- Given request -
Reproduce, exactly and in full, only the lines below from the one containing "for label, part" through the one containing "before = set(bpy.data.objects)".

- Data shown -
+===+

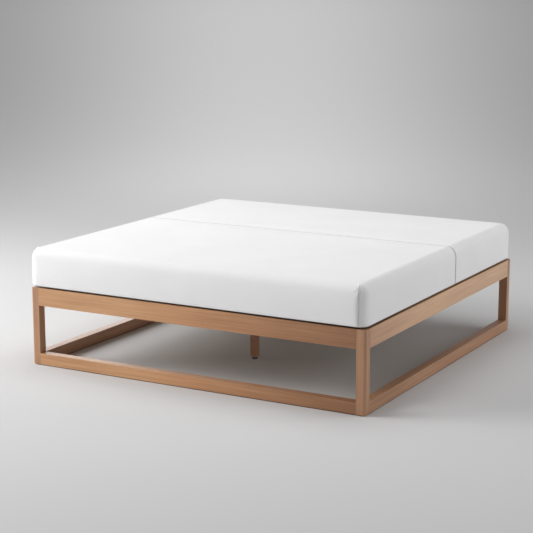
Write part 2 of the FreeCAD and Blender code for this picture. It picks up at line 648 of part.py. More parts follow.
# ---------------------------------------------------------------- checks and files
doc.recompute()
for item in doc.Objects:
    if "Invalid" in item.State or "Error" in item.State:
        raise RuntimeError(f"{item.Name} is {item.State}")
os.makedirs("parts", exist_ok=True)
for label, part in PARTS.items():
    if part.Shape.isNull() or not part.Shape.isValid() or not part.Shape.Solids:
        raise RuntimeError(f"{label} has no valid solid")
    part.Shape.exportStep(f"parts/{label}.step")
print(len(PARTS), "nodes,", sum(len(p.Shape.Solids) for p in PARTS.values()), "solids")
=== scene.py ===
# %% [markdown]
# # A low wooden bed
#
# This lesson dresses a bed frame of solid wood: four posts, seven rails, a slatted deck, and a mattress in
# two sections. The boards, screws and feet come from the designer's model at their true size, so the lesson
# starts by loading them. What is left for Blender is what a designer's solid cannot show: the grain of the
# wood, the soft mattress, its seams, and the light.

# %% Load the boards and keep their box
from math import atan2, cos, pi, radians, sin

import bmesh
import bpy
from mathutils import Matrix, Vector


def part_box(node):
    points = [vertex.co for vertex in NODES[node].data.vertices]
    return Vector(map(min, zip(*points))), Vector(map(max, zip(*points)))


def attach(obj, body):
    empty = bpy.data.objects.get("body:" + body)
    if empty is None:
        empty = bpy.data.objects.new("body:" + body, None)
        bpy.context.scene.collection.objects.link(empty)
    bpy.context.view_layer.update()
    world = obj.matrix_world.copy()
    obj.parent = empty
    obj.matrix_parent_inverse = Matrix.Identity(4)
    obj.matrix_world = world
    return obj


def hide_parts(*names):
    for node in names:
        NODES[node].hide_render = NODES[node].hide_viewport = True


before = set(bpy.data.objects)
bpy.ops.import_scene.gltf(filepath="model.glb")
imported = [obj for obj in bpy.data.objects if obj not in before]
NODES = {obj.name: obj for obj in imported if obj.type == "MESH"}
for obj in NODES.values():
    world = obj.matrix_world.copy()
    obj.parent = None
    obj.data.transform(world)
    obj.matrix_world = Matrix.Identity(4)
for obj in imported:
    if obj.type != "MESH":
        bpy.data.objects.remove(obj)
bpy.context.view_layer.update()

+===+

- Exercise output -
for label, part in PARTS.items():
    if part.Shape.isNull() or not part.Shape.isValid() or not part.Shape.Solids:
        raise RuntimeError(f"{label} has no valid solid")
    part.Shape.exportStep(f"parts/{label}.step")
print(len(PARTS), "nodes,", sum(len(p.Shape.Solids) for p in PARTS.values()), "solids")
=== scene.py ===
# %% [markdown]
# # A low wooden bed
#
# This lesson dresses a bed frame of solid wood: four posts, seven rails, a slatted deck, and a mattress in
# two sections. The boards, screws and feet come from the designer's model at their true size, so the lesson
# starts by loading them. What is left for Blender is what a designer's solid cannot show: the grain of the
# wood, the soft mattress, its seams, and the light.

# %% Load the boards and keep their box
from math import atan2, cos, pi, radians, sin

import bmesh
import bpy
from mathutils import Matrix, Vector


def part_box(node):
    points = [vertex.co for vertex in NODES[node].data.vertices]
    return Vector(map(min, zip(*points))), Vector(map(max, zip(*points)))


def attach(obj, body):
    empty = bpy.data.objects.get("body:" + body)
    if empty is None:
        empty = bpy.data.objects.new("body:" + body, None)
        bpy.context.scene.collection.objects.link(empty)
    bpy.context.view_layer.update()
    world = obj.matrix_world.copy()
    obj.parent = empty
    obj.matrix_parent_inverse = Matrix.Identity(4)
    obj.matrix_world = world
    return obj


def hide_parts(*names):
    for node in names:
        NODES[node].hide_render = NODES[node].hide_viewport = True


before = set(bpy.data.objects)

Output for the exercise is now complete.